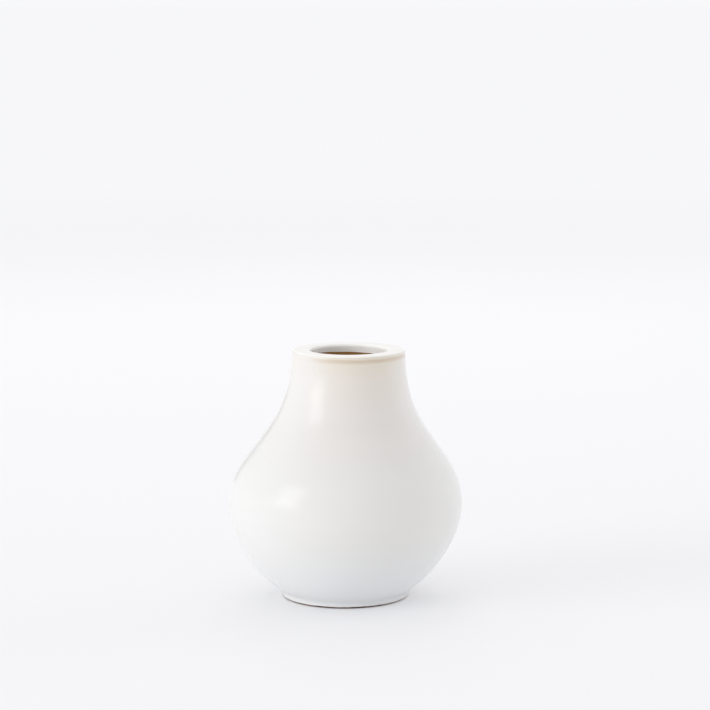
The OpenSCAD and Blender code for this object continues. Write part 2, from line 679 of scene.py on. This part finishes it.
    def throat_fade(self, graph: NodeGraph) -> Socket:
        """Thinning of the coat towards its end inside the throat.

        Args:
            graph: The tree that the mask is built in.

        Returns:
            The socket that is high near the end of the coat.
        """
        level = graph.wander(graph.height, self.fade_grain, self.fade_drift)
        tilt = graph.math("MULTIPLY", graph.along(self.fade_side), self.fade_tilt)
        low, high = (self.form.lip_end_z + reach for reach in self.fade_reach)
        near = graph.ease(graph.math("ADD", level, tilt), (low * MM, high * MM), self.fade_share)
        edge = (self.form.mouth_r + self.fade_width) * MM
        inside = graph.math("LESS_THAN", graph.radius, edge)
        return graph.math("MULTIPLY", near, inside)

    def foot_break(self, graph: NodeGraph) -> Socket:
        """Thin brown edge where the coat ends above the foot, highest at the very edge."""
        line = self.form.glaze_line_z
        return graph.ease(graph.height, (line * MM, (line + self.foot_reach) * MM),
                          self.foot_share)


@dataclass(frozen=True)
class DarkLinerGlaze:
    """Glossy brown liner, darker where it pools on the floor and where it ran."""

    deep: Paint = linear(58, 38, 24)
    brown: Paint = linear(100, 66, 40)
    amber: Paint = linear(168, 122, 70)
    bands: tuple = ((6.0, deep), (40.0, brown), (84.0, brown), (97.0, amber))
    band_cloud: Grain = Grain(60.0, 3.0)
    band_drift: float = 16.0
    runs: Grain = Grain(130.0, 2.0, (1.0, 1.0, 0.18))
    run_span: Pair = (0.45, 0.75)
    run_share: Pair = (0.0, 0.45)
    roughness: Pair = (0.13, 0.21)
    gloss_grain: Grain = Grain(150.0)
    ior: float = 1.52
    ripple: Grain = Grain(260.0)
    ripple_depth: float = 0.03

    def material(self) -> bpy.types.Material:
        """Make the glaze.

        Returns:
            The finished material.
        """
        graph = NodeGraph("dark_liner_glaze")
        level = graph.wander(graph.height, self.band_cloud, self.band_drift)
        runs = graph.ease(graph.grain(self.runs), self.run_span, self.run_share)
        graph.shade("Base Color", graph.blend(runs, graph.ramp(level, self.bands), self.deep))
        graph.shade("IOR", self.ior)
        graph.gloss(self.roughness, self.gloss_grain)
        graph.relief(graph.grain(self.ripple), self.ripple_depth)
        return graph.material


@dataclass(frozen=True)
class BareStoneware:
    """Fired, unglazed stoneware with grog in it, fine lines from turning and painted contact shade
    on the outer edge of the foot ring.
    """

    ring_r: float
    body: Paint = linear(140, 106, 76)
    toast: Paint = linear(104, 70, 46)
    grog: Paint = linear(188, 160, 126)
    iron: Paint = linear(52, 36, 26)
    # Painted contact shade: dark grey-brown laid on the outer edge of the foot ring, where it
    # stands on the table.
    painted_contact_shade: Paint = linear(62, 50, 44)
    toasting: Grain = Grain(90.0, 3.0)
    toast_span: Pair = (0.35, 0.7)
    grog_specks: Specks = Specks(900.0, 0.30, 0.28)
    iron_specks: Specks = Specks(600.0, 0.22, 0.16)
    contact_shade_width: float = 1.2
    contact_shade_share: Pair = (0.0, 0.75)
    roughness: Pair = (0.74, 0.90)
    rough_grain: Grain = Grain(300.0)
    line_pitch: float = 0.55
    line_depth: float = 0.25
    grit: Grain = Grain(1400.0, 3.0, rough=0.65)
    grit_depth: float = 0.06

    def material(self) -> bpy.types.Material:
        """Make the clay.

        Returns:
            The finished material.
        """
        graph = NodeGraph("bare_stoneware")
        toasted = graph.ease(graph.grain(self.toasting), self.toast_span)
        colour = graph.blend(toasted, self.body, self.toast)
        colour = graph.blend(graph.specks(self.grog_specks), colour, self.grog)
        colour = graph.blend(graph.specks(self.iron_specks), colour, self.iron)
        # Painted contact shade: darken the clay towards the outer edge of the foot ring.
        contact_shading = graph.ease(graph.radius,
                              ((self.ring_r - self.contact_shade_width) * MM, self.ring_r * MM),
                              self.contact_shade_share)
        graph.shade("Base Color", graph.blend(contact_shading, colour, self.painted_contact_shade))
        graph.gloss(self.roughness, self.rough_grain)
        turns = graph.math("MULTIPLY", graph.radius, 2.0 * math.pi / (self.line_pitch * MM))
        lines = graph.math("MULTIPLY", graph.math("SINE", turns), self.line_depth)
        graph.relief(graph.math("ADD", graph.grain(self.grit), lines), self.grit_depth)
        return graph.material


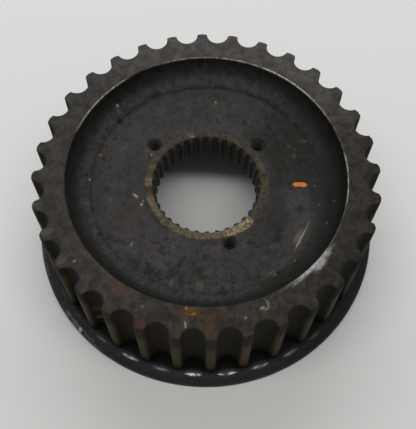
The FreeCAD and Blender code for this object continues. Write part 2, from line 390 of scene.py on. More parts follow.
def groove_outline(sizes):
    """(angle, radius) points from the middle of one belt groove to the middle of the next."""
    tip = tip_radius(sizes)
    corner = sizes.tooth_corner
    centre = tip - sizes.groove_depth + sizes.groove_radius
    reach, corner_track = sizes.groove_radius + corner, tip - corner
    corner_along = (corner_track ** 2 + centre ** 2 - reach ** 2) / (2 * centre)
    corner_across = math.sqrt(corner_track ** 2 - corner_along ** 2)
    flank = math.atan2(corner_across, centre - corner_along)
    corner_end = math.atan2(corner_across, corner_along)
    points = [(centre - sizes.groove_radius, 0.0)]
    for turn in steps_between(0, flank, 7):
        points.append((centre - sizes.groove_radius * math.cos(turn), sizes.groove_radius * math.sin(turn)))
    for turn in steps_between(-flank, corner_end, 5):
        points.append((corner_along + corner * math.cos(turn), corner_across + corner * math.sin(turn)))
    half_pitch = math.pi / sizes.teeth
    half = [(math.atan2(across, along), math.hypot(along, across)) for along, across in points]
    half.append((half_pitch, tip))
    return half + [(2 * half_pitch - angle, radius) for angle, radius in reversed(half[:-1])]


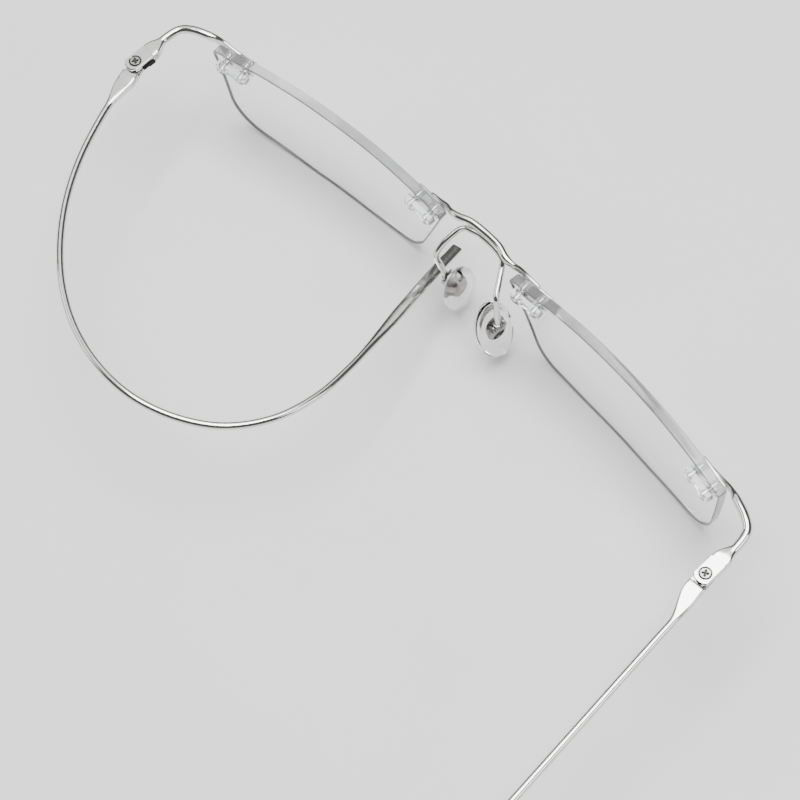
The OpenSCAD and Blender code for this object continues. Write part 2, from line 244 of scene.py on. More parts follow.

■ ■ ■ ■ ■ ■ ■

* Brief
The lines from the first of the entries through the line holding "graph: The tree" are to be restated word for word, and no others.

* Solved exercise
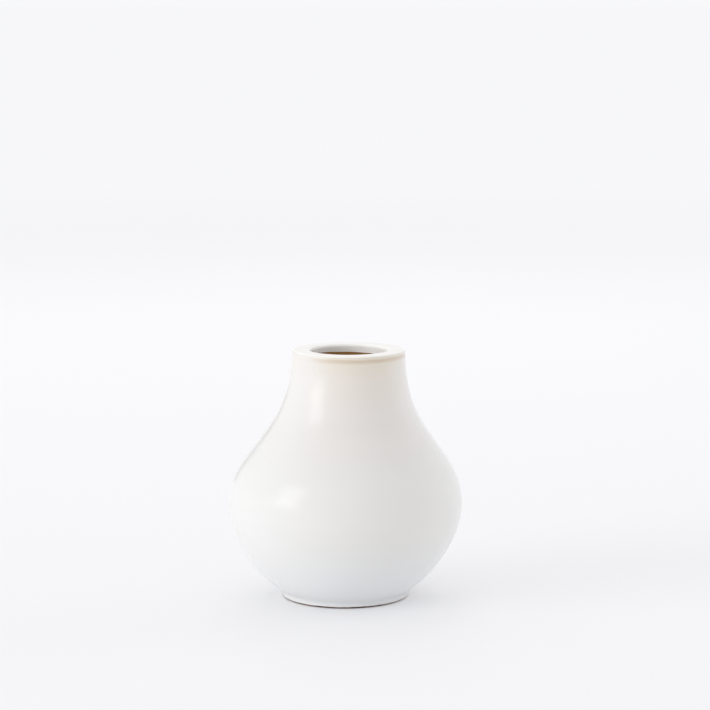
The OpenSCAD and Blender code for this object continues. Write part 2, from line 679 of scene.py on. This part finishes it.
    def throat_fade(self, graph: NodeGraph) -> Socket:
        """Thinning of the coat towards its end inside the throat.

        Args:
            graph: The tree that the mask is built in.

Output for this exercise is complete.